The withholding order requires dependent health care premiums to be paid to the insurer or plan administrator. What if the amount of support and premium to be withheld exceeds 50% of the employee's pay?
Money withheld must first be applied to pay the full amount of current and past due support. The premium must be withheld only if it does not exceed what is allowed by the consumer credit protection act when it is added to the support amounts paid. The employer is not required to pay any portion of the premium from its own funds unless required by its agreement with the parent.
I have several employees subject to income withholding for support. Must I write a separate check for each one?
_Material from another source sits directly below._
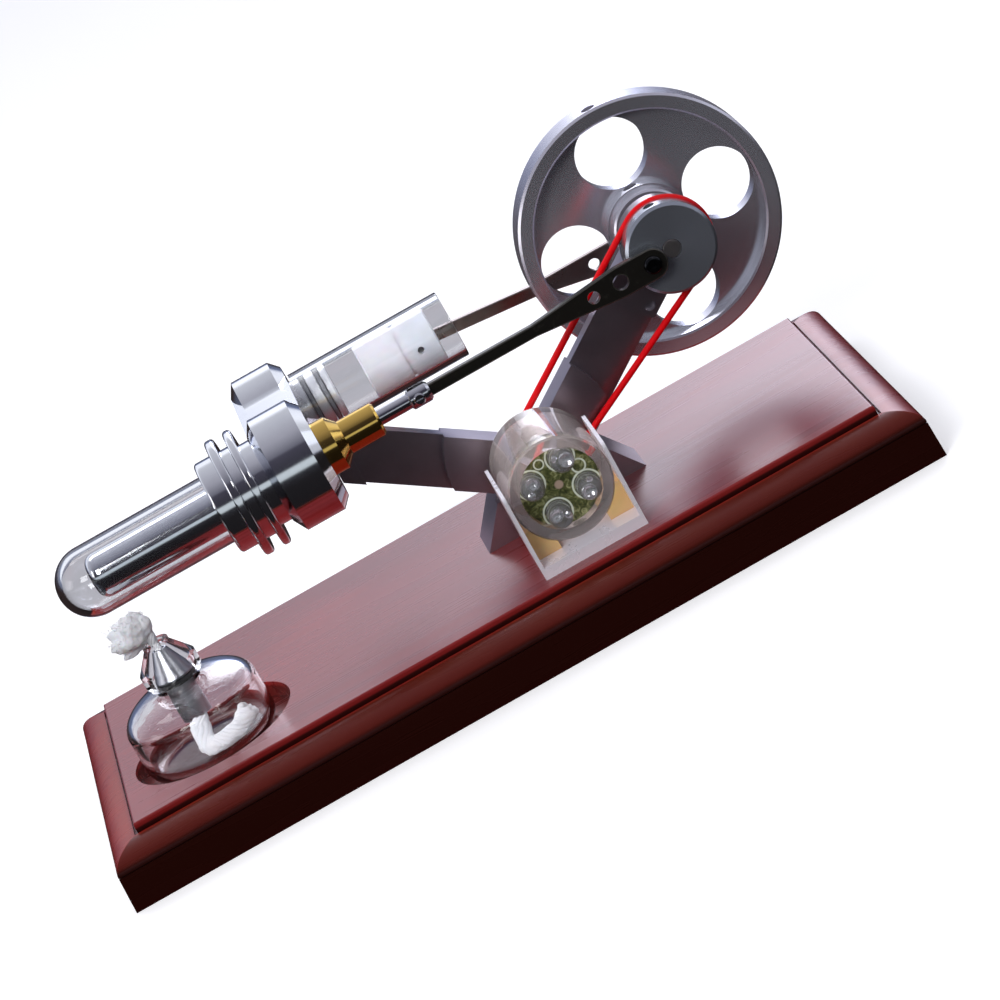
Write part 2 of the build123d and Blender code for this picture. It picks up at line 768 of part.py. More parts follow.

When you are subject to more than one income withholding order with the same Friend of the Court office, you may combine in a single payment amounts withheld from all employees and separately identify by employee, social security number, and case number the portion of the payment that is attributable to each individual.
Can I charge the employee for the costs associated with withholding?
Currently, a fee is not allowed for processing Michigan income withholding orders. For an order from another state, an employer may deduct a fee if allowed by the law of the state of the obligor's principal place of employment.
What if the employee says they do not owe the money and demands I pay them? What protects me if I am sued for these wages?
Your payment to the Friend of the Court in accordance with an order of income withholding discharges your liability to the employee as to that portion of the employee's income.
What do I do if this person quits, is fired, or otherwise stops working for our company?
After you have been served with an order of income withholding, you must notify the Friend of the Court if the employee's income from your company is terminated or interrupted for a period of 14 or more consecutive days. In such case, you must provide the employee's last known address and the name and address of the employee's new employer (if known).
What happens if I refuse to hire, or if I take disciplinary action against an employee because of the income withholding?
An employer who refuses to employ, discharges, disciplines or penalizes an employee because of an order of income withholding entered against that employee is guilty of a misdemeanor.
As an employer, do I have an obligation to provide any other information to the Friend of the Court?
Yes, upon the Friend of the Court's request, you must provide a parent's full name and address, social security number, date of birth, amount of wages or other income, employment status, and information about dependent health care coverage available as a benefit of employment.
Laws pertaining to income withholding
- Friend of the Court Act: Michigan Compiled Law 552.501 - 552.535; also found in Michigan Statutes Annotated 25.176(1) - 25.176(35
- Support and Parenting Time Enforcement Act: Michigan Compiled Law 552.601 - 552.650; also found in Michigan Statutes Annotated 25.164(1) - 25.164(50)
- Consumer Credit Protection Act: Section 303(b) of Title III of Public Law 90-321, 15 USC, 1673(b)
- Uniform Interstate Family Support Act (UIFSA): Michigan Compiled Law 552.1101 552.1901; also found in Michigan Statutes Annotated 25.223(101) - 25.223(901)
A Special Note to Employers
As an employer you are making a valuable contribution to the lives of children when you withhold and forward support payments on a timely basis. You have become a valued partner in one of the most effective support enforcement programs in the nation. This continued partnership between the public and private sectors will ensure that Michigan's children have the opportunity to lead happy and healthy lives.